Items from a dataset
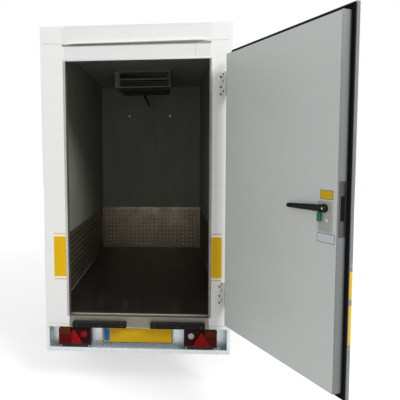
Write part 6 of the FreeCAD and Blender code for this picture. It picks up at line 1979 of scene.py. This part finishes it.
# ---------------------------------------------------------------- studio
@dataclass
class Studio:
    """Pale floor, soft lights and the camera."""

    floor_size: float = 40.0
    floor_colour: Colour = (0.6, 0.6, 0.6)
    floor_roughness: float = 0.9
    floor_lift: float = 0.52
    lift_reach: tuple[float, float] = (2.5, 8.0)
    ambient: float = 0.54
    key_power: float = 700.0
    key_size: float = 3.6
    key_place: Point = (5.5, -10.4, 7.2)
    back_power: float = 300.0
    back_size: float = 5.0
    back_place: Point = (-5.0, 7.0, 6.0)
    look_at: Point = (0.0, -3.6, 1.2)
    camera_place: Point = (0.25473, -7.13734, 1.34745)
    camera_pitch: float = 0.07932
    camera_yaw: float = -0.07538
    camera_roll: float = -0.00705
    lens: float = 41.840
    shift: tuple[float, float] = (0.15973, -0.0183)

    def build(self) -> None:
        """Sets up the studio."""
        bpy.context.scene.view_settings.view_transform = "Standard"
        self.add_floor()
        self.light_world()
        for name, power, size, place in (("key", self.key_power, self.key_size, self.key_place),
                                         ("back", self.back_power, self.back_size, self.back_place)):
            self.add_light(name, power, size, place)
        self.add_camera()

    @staticmethod
    def seen_directly(wire: Wiring) -> Socket:
        """1 for camera, glossy and transmission rays."""
        path = wire.node("LightPath").outputs
        seen = wire.math("MAXIMUM", path["Is Camera Ray"], path["Is Glossy Ray"])
        return wire.math("MAXIMUM", seen, path["Is Transmission Ray"])

    def add_floor(self) -> None:
        """The floor under the wheels: pale, and lifted to white where it is seen.

        The lift grows with the distance from the trailer, as the lamps' light thins out there.
        """
        ground = corners_of("road_tyre_left")[0][2]
        half = self.floor_size / 2
        corners = [(-half, -half, ground), (half, -half, ground), (half, half, ground), (-half, half, ground)]
        mesh = bpy.data.meshes.new("floor")
        mesh.from_pydata(corners, [], [(0, 1, 2, 3)])
        floor = linked("floor", mesh)
        material = bpy.data.materials.new("floor")
        material.use_nodes = True
        wire = Wiring(material.node_tree)
        shader = material.node_tree.nodes["Principled BSDF"]
        reach = wire.node("VectorMath", {0: wire.place()}, operation="LENGTH").outputs["Value"]
        lift = wire.ramp(reach, *self.lift_reach, self.floor_lift, 1.0)
        wire.feed_all(shader, {
            "Base Color": self.floor_colour, "Roughness": self.floor_roughness, "Specular IOR Level": 0.0,
            "Emission Color": WHITE, "Emission Strength": wire.product(self.seen_directly(wire), lift)})
        mesh.materials.append(material)

    def light_world(self) -> None:
        """An even white surrounding, at full strength only where it is seen."""
        world = bpy.data.worlds.new("studio")
        world.use_nodes = True
        wire = Wiring(world.node_tree)
        wire.feed_all(world.node_tree.nodes["Background"], {
            0: WHITE, 1: wire.between(self.seen_directly(wire), self.ambient, 1.0)})
        bpy.context.scene.world = world

    def add_light(self, name: str, power: float, size: float, place: Point) -> None:
        """A square soft light aimed at the trailer."""
        light = bpy.data.lights.new(name, "AREA")
        light.energy, light.size = power, size
        lamp = linked(name, light)
        lamp.location = place
        aim = Vector(self.look_at) - lamp.location
        lamp.rotation_euler = aim.to_track_quat("-Z", "Y").to_euler()

    def add_camera(self) -> None:
        """The camera at the height of a standing viewer behind the trailer."""
        data = bpy.data.cameras.new("camera")
        data.lens = self.lens
        data.shift_x, data.shift_y = self.shift
        camera = linked("camera", data)
        camera.location = self.camera_place
        turn = Matrix.Rotation(-self.camera_yaw, 3, "Z") @ Matrix.Rotation(QUARTER - self.camera_pitch, 3, "X")
        camera.rotation_euler = (turn @ Matrix.Rotation(self.camera_roll, 3, "Z")).to_euler()
        bpy.context.scene.camera = camera


def main() -> None:
    """Builds every sub-assembly in order."""
    logging.basicConfig(level=logging.INFO, format="%(name)s: %(message)s")
    for assembly in (InsulatedBox(), LoadSpace(), Cooling(), RearDoor(), RearLights(), Chassis(), Wheels(),
                     Hitch(), Studio()):
        LOG.info("building %s", type(assembly).__name__)
        assembly.build()
    bpy.context.view_layer.update()


if __name__ == "__main__":
    main()
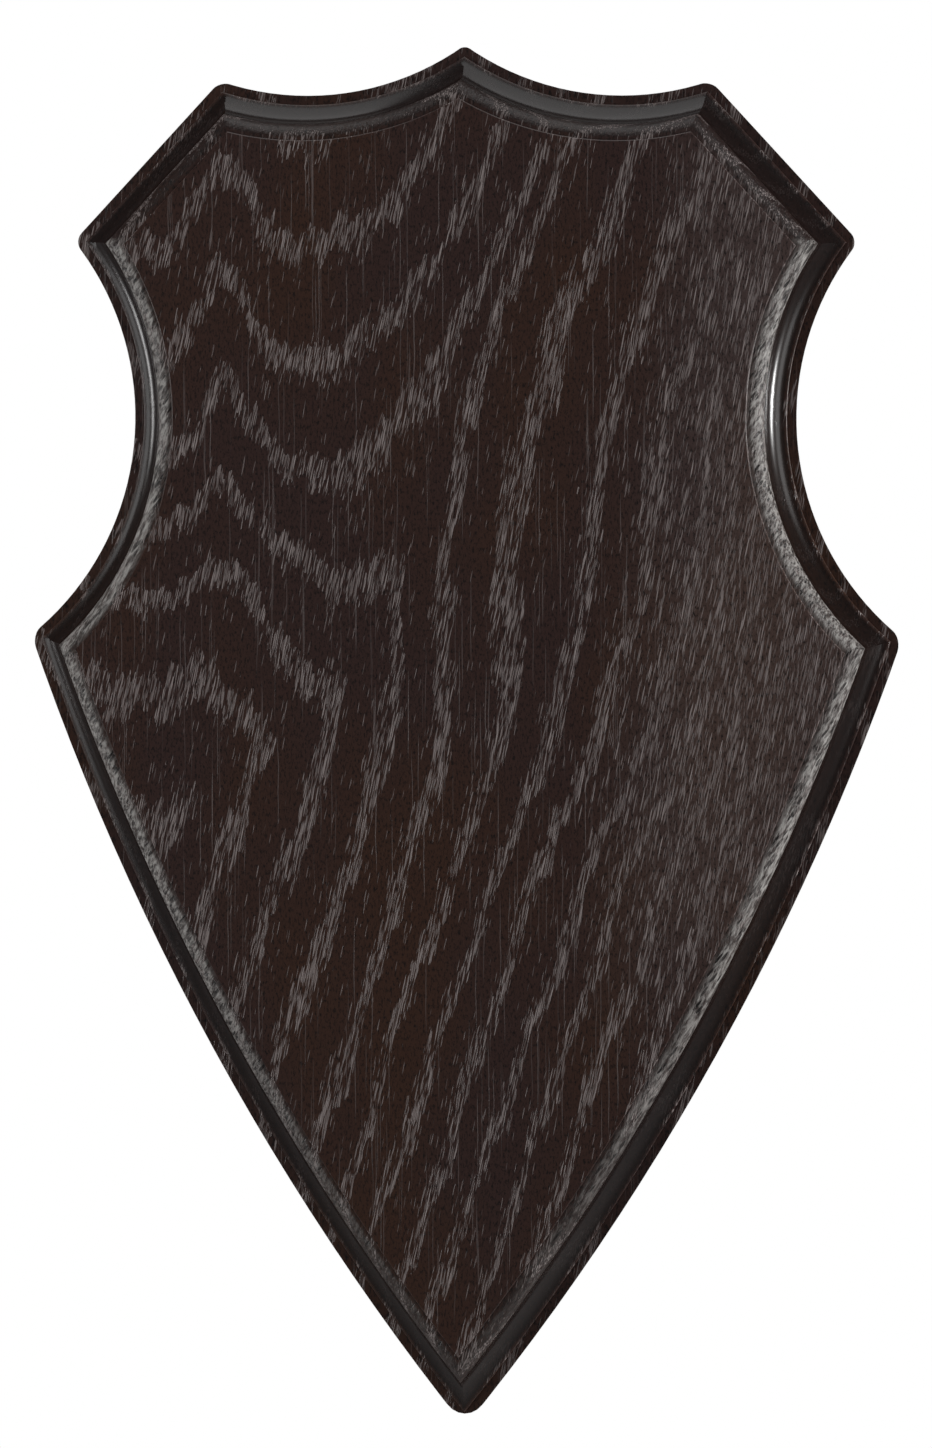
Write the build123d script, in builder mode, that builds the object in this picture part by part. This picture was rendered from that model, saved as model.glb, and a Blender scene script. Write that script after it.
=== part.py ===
from build123d import *
import os
from math import asin, atan, cos, degrees, hypot, radians, sin, sqrt, tan

# Wall plaque for a small trophy: a moulded oak shield with a ring hanger let into its back.
#
# Millimetres, +Z up, +X to the viewer's right, the front faces -Y. The origin is the middle of
# the back face, where the plaque meets the wall.

# Shield outline, between its sharp corners and before they are rounded.
board_height = 223.0
board_width = 142.2          # across the lower corners
top_corner_span = 80.0       # between the two top corners
top_corner_drop = 5.75       # top corners below the peak
shoulder_span = 128.0        # between the two shoulders
shoulder_drop = 31.6         # shoulders below the peak
lower_corner_drop = 95.3     # lower corners below the peak
brow_hollow = 4.85           # depth of the hollow between the peak and a top corner
flank_hollow = 13.4          # depth of the scallop between a shoulder and a lower corner
foot_bulge = 6.4             # swell of the edge between a lower corner and the tip
peak_rounding = 1.5
top_corner_rounding = 2.7
shoulder_rounding = 2.1
lower_corner_rounding = 3.3
tip_rounding = 3.6

# Board thickness and its moulded edge, measured inward from the outline and up from the rim.
rim_thickness = 7.2
moulding_depth = 6.8
moulding_width = 7.2
rim_width = 1.5
lip_height = 0.5
bead_radius = 2.2
quirk_width = 0.35
quirk_depth = 0.3
side_lean = 8.0              # degrees that the side wall leans in towards the back

# Ring hanger: a strap folded around the ring's bar and held by one screw.
hinge_height = 52.0          # the bar of the ring above the middle of the board
wire_diameter = 2.0
ring_corner_radius = 2.2
strap_thickness = 0.8
strap_width = 9.5
strap_length = 14.0          # from the bar to the strap's free end
strap_corner_radius = 3.0
strap_fold_radius = 1.0      # where the upper leaf turns down on the lower one
leaf_gap = 0.1
screw_edge = 5.5             # from the screw to the strap's free end
screw_diameter = 3.0
screw_length = 8.0
screw_tip_length = 2.4
screw_head_diameter = 5.8
screw_head_height = 1.9
cross_length = 3.4
cross_width = 0.8
cross_depth = 1.2

# Clearances.
bar_clearance = 0.08         # ring bar in the strap's fold
bar_play = 1.55              # straight bar that shows on each side of the strap
fold_down_clearance = 1.0    # ring folded down, to the strap's free end
flush_clearance = 2.24       # strap's fold below the wall
ring_floor_clearance = 0.3   # ring at rest above the pocket's floor
pocket_clearance = 3.5       # ring to the pocket's wall
screw_clearance = 0.2        # screw in the strap's hole
pilot_clearance = 0.01       # screw in the board
past_board = 1.0             # how far a cutter's sweep runs past the board's faces
same_place = 0.01            # how near two points are that count as one
rim_share = 0.95             # how much of the rim's corner the tip's rounding may use up

board_thickness = rim_thickness + moulding_depth
wire_radius = wire_diameter / 2
bar_height = strap_thickness + wire_radius + bar_clearance
strap_stack = 2 * strap_thickness + leaf_gap
leg_place = strap_width / 2 + bar_play + ring_corner_radius
ring_reach = strap_length + fold_down_clearance + wire_radius
screw_setback = strap_length - screw_edge
pocket_depth = 2 * bar_height + flush_clearance
pocket_width = 2 * (leg_place + wire_radius + pocket_clearance)
pocket_length = 2 * (ring_reach + wire_radius + pocket_clearance)

front = Vector(0, -1, 0)
back_face = Plane.XZ
pocket_floor = Plane((0, -pocket_depth, hinge_height), x_dir=(-1, 0, 0), z_dir=(0, 1, 0))
strap_side = Plane(pocket_floor.origin, x_dir=(0, 1, 0), z_dir=(1, 0, 0))
screw_seat = Plane((0, strap_stack - pocket_depth, hinge_height - screw_setback),
                   x_dir=(-1, 0, 0), z_dir=(0, 1, 0))
ring_lean = asin((bar_height - wire_radius - ring_floor_clearance) / ring_reach)
ring_plane = Plane((0, bar_height - pocket_depth, hinge_height), x_dir=(1, 0, 0),
                   z_dir=(0, -cos(ring_lean), -sin(ring_lean)))

# Right half of the outline, from the peak down to the tip, in the board's own X and Z.
peak = (0, board_height / 2)
top_corner = (top_corner_span / 2, board_height / 2 - top_corner_drop)
shoulder = (shoulder_span / 2, board_height / 2 - shoulder_drop)
lower_corner = (board_width / 2, board_height / 2 - lower_corner_drop)
tip = (0, -board_height / 2)

# A sharper tip leaves less of the rim to round, so the rim limits the rounding there.
foot_rise = board_height - lower_corner_drop
foot_chord = hypot(board_width / 2, foot_rise)
tip_half_angle = atan(board_width / 2 / foot_rise) + 2 * atan(2 * foot_bulge / foot_chord)
tip_radius = min(tip_rounding, rim_share * rim_width / (1 - sin(tip_half_angle)))


def shield_outline():
    """The closed outline of the shield, drawn as its right half and mirrored."""
    with BuildLine(back_face) as outline:
        SagittaArc(peak, top_corner, -brow_hollow)
        Line(top_corner, shoulder)
        SagittaArc(shoulder, lower_corner, -flank_hollow)
        SagittaArc(lower_corner, tip, foot_bulge)
        mirror(about=Plane.YZ)
    return outline.line


def moulding_waste(edge):
    """The section that the cutters take off along an edge, standing square across its start.

    Its x runs inward from the outline and its y runs towards the front, from the rim up.
    """
    start = edge @ 0
    inward = front.cross(edge % 0)
    if front.cross(edge % 0.5).dot(edge @ 0.5) > 0:
        inward = -inward
    across = Plane(start + front * rim_thickness, x_dir=inward, z_dir=inward.cross(front))
    bead_foot = moulding_width - quirk_width - bead_radius
    bead_crown = moulding_width - quirk_width
    bead_top = moulding_depth - quirk_depth
    cove_top = bead_top - bead_radius
    cove_run = bead_foot - rim_width
    cove_radius = (cove_run**2 + (cove_top - lip_height)**2) / (2 * cove_run)
    above = moulding_depth + past_board
    below = -rim_thickness - past_board
    lean = -below * tan(radians(side_lean))
    with BuildSketch(across) as waste:
        with BuildLine():
            Polyline((bead_crown, bead_top), (moulding_width, bead_top), (moulding_width, above),
                     (-past_board, above), (-past_board, below), (lean, below), (0, 0),
                     (rim_width, 0), (rim_width, lip_height))
            RadiusArc((rim_width, lip_height), (bead_foot, cove_top), cove_radius)
            RadiusArc((bead_foot, cove_top), (bead_crown, bead_top), -bead_radius)
        make_face()
    return waste.sketch


def stands_at(edge, corner):
    """Whether an edge is the side wall's own corner, from the rim to the back, at this corner."""
    from_rim = abs(edge.bounding_box().size.Y - rim_thickness) < same_place
    return from_rim and any(abs(end.Z - corner[1]) < same_place for end in (edge @ 0, edge @ 1))


# The shield: one board, moulded all round its front and hollowed behind for the hanger.
with BuildPart() as shield_board:
    outline = shield_outline()
    with BuildSketch(back_face) as blank:
        with BuildLine():
            add(outline)
        make_face()
    extrude(amount=board_thickness)
    for edge in outline.edges():
        waste = moulding_waste(edge)
        if edge.geom_type == GeomType.LINE:
            extrude(waste, amount=edge.length, dir=edge % 0, mode=Mode.SUBTRACT)
        else:
            pivot = Axis(edge.arc_center, (edge @ 0 - edge.arc_center).cross(edge % 0))
            revolve(waste, pivot, degrees(edge.length / edge.radius), mode=Mode.SUBTRACT)
    for place, rounding in ((peak, peak_rounding), (top_corner, top_corner_rounding),
                            (shoulder, shoulder_rounding), (lower_corner, lower_corner_rounding),
                            (tip, tip_radius)):
        fillet(shield_board.edges().filter_by(lambda edge: stands_at(edge, place)), rounding)
    with BuildSketch(pocket_floor):
        SlotOverall(pocket_length, pocket_width, rotation=90)
    extrude(amount=pocket_depth, mode=Mode.SUBTRACT)
    with BuildSketch(pocket_floor):
        with Locations((0, -screw_setback)):
            Circle(screw_diameter / 2 + pilot_clearance)
    extrude(amount=strap_stack - screw_length, mode=Mode.SUBTRACT)
shield_board.part.label = "shield_board"


# The strap: one strip folded double around the ring's bar, its two leaves under the screw.
with BuildPart() as hanger_strap:
    fold_radius = wire_radius + bar_clearance + strap_thickness / 2
    upper_leaf = strap_stack - strap_thickness / 2
    turn_centre = upper_leaf + strap_fold_radius
    turn_drop = sqrt((fold_radius + strap_fold_radius)**2 - (turn_centre - bar_height)**2)
    turn_share = fold_radius / (fold_radius + strap_fold_radius)
    fold_end = (bar_height + turn_share * (turn_centre - bar_height), -turn_share * turn_drop)
    with BuildSketch(strap_side):
        with BuildLine():
            Line((strap_thickness / 2, -strap_length), (strap_thickness / 2, 0))
            loop = ThreePointArc((strap_thickness / 2, 0), (bar_height + fold_radius, 0), fold_end)
            TangentArc(loop @ 1, (upper_leaf, -turn_drop), tangent=loop % 1)
            Line((upper_leaf, -turn_drop), (upper_leaf, -strap_length))
        trace(line_width=strap_thickness)
    extrude(amount=strap_width / 2, both=True)
    free_end = hanger_strap.edges().filter_by(Axis.Y).group_by(Axis.Z)[0]
    fillet(free_end, strap_corner_radius)
    with Locations(screw_seat):
        Hole(screw_diameter / 2 + screw_clearance)
hanger_strap.part.label = "hanger_strap"


# The ring: round wire bent to a D, its straight bar in the fold and its bow for the hook.
with BuildPart() as hanger_ring:
    corner_place = leg_place - ring_corner_radius
    leg_top = ring_reach - leg_place
    with BuildLine(ring_plane) as wire_path:
        Line((0, 0), (corner_place, 0))
        RadiusArc((corner_place, 0), (leg_place, ring_corner_radius), -ring_corner_radius)
        Line((leg_place, ring_corner_radius), (leg_place, leg_top))
        RadiusArc((leg_place, leg_top), (0, ring_reach), -leg_place)
        mirror(about=Plane.YZ)
    with BuildSketch(Plane(ring_plane.origin, z_dir=ring_plane.x_dir)):
        Circle(wire_radius)
    sweep(path=wire_path.line)
hanger_ring.part.label = "hanger_ring"


# The screw: a pan head with a cross slot, clamping both leaves to the pocket's floor.
with BuildPart() as hanger_screw:
    crown_radius = (screw_head_diameter**2 / 4 + screw_head_height**2) / (2 * screw_head_height)
    with BuildSketch(Plane(screw_seat.origin)):
        with BuildLine():
            head = RadiusArc((0, screw_head_height), (screw_head_diameter / 2, 0), crown_radius)
            Polyline(head @ 1, (screw_diameter / 2, 0),
                     (screw_diameter / 2, screw_tip_length - screw_length), (0, -screw_length),
                     head @ 0)
        make_face()
    revolve(axis=Axis(screw_seat.origin, (0, 1, 0)))
    with BuildSketch(screw_seat.offset(screw_head_height)):
        Rectangle(cross_length, cross_width)
        Rectangle(cross_width, cross_length)
    extrude(amount=-cross_depth, mode=Mode.SUBTRACT)
hanger_screw.part.label = "hanger_screw"


os.makedirs("parts", exist_ok=True)
for piece in (shield_board, hanger_strap, hanger_ring, hanger_screw):
    export_step(piece.part, f"parts/{piece.part.label}.step")
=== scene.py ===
import logging
import math
from dataclasses import dataclass
from enum import Enum
from typing import Sequence, Union

import bmesh
import bpy
from mathutils import Matrix, Vector


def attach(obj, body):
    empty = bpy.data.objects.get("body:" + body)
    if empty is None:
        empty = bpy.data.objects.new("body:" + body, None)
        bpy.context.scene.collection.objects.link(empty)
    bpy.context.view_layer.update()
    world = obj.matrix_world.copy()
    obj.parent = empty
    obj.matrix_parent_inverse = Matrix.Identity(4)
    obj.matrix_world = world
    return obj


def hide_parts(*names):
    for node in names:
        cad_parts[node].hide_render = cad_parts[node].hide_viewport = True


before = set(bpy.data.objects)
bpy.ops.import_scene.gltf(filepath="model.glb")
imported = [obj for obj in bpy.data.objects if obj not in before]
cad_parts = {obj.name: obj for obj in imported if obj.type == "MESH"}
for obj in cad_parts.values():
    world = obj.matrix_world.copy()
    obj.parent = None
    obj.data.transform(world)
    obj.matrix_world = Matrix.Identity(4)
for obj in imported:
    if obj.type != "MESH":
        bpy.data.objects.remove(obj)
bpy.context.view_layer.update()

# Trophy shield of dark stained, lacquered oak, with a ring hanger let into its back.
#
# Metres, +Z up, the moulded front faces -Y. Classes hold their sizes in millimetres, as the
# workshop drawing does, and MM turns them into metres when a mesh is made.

MM = 0.001
SAME_PLACE = 0.001    # how near two points are that count as one, in millimetres
FRONT = Vector((0.0, -1.0, 0.0))
log = logging.getLogger("shield")

Socket = bpy.types.NodeSocket
Value = Union[Socket, float, Sequence[float]]


class Body(Enum):
    """The rigid bodies that the pieces ride on."""

    BOARD = "board"


# ---------------------------------------------------------------- finishes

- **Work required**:
Nothing but the lines from the one with "imported = [obj" through the one with "obj.data.transform(world)" should be repeated, and each exactly.

- **Answer for the task**:
imported = [obj for obj in bpy.data.objects if obj not in before]
cad_parts = {obj.name: obj for obj in imported if obj.type == "MESH"}
for obj in cad_parts.values():
    world = obj.matrix_world.copy()
    obj.parent = None
    obj.data.transform(world)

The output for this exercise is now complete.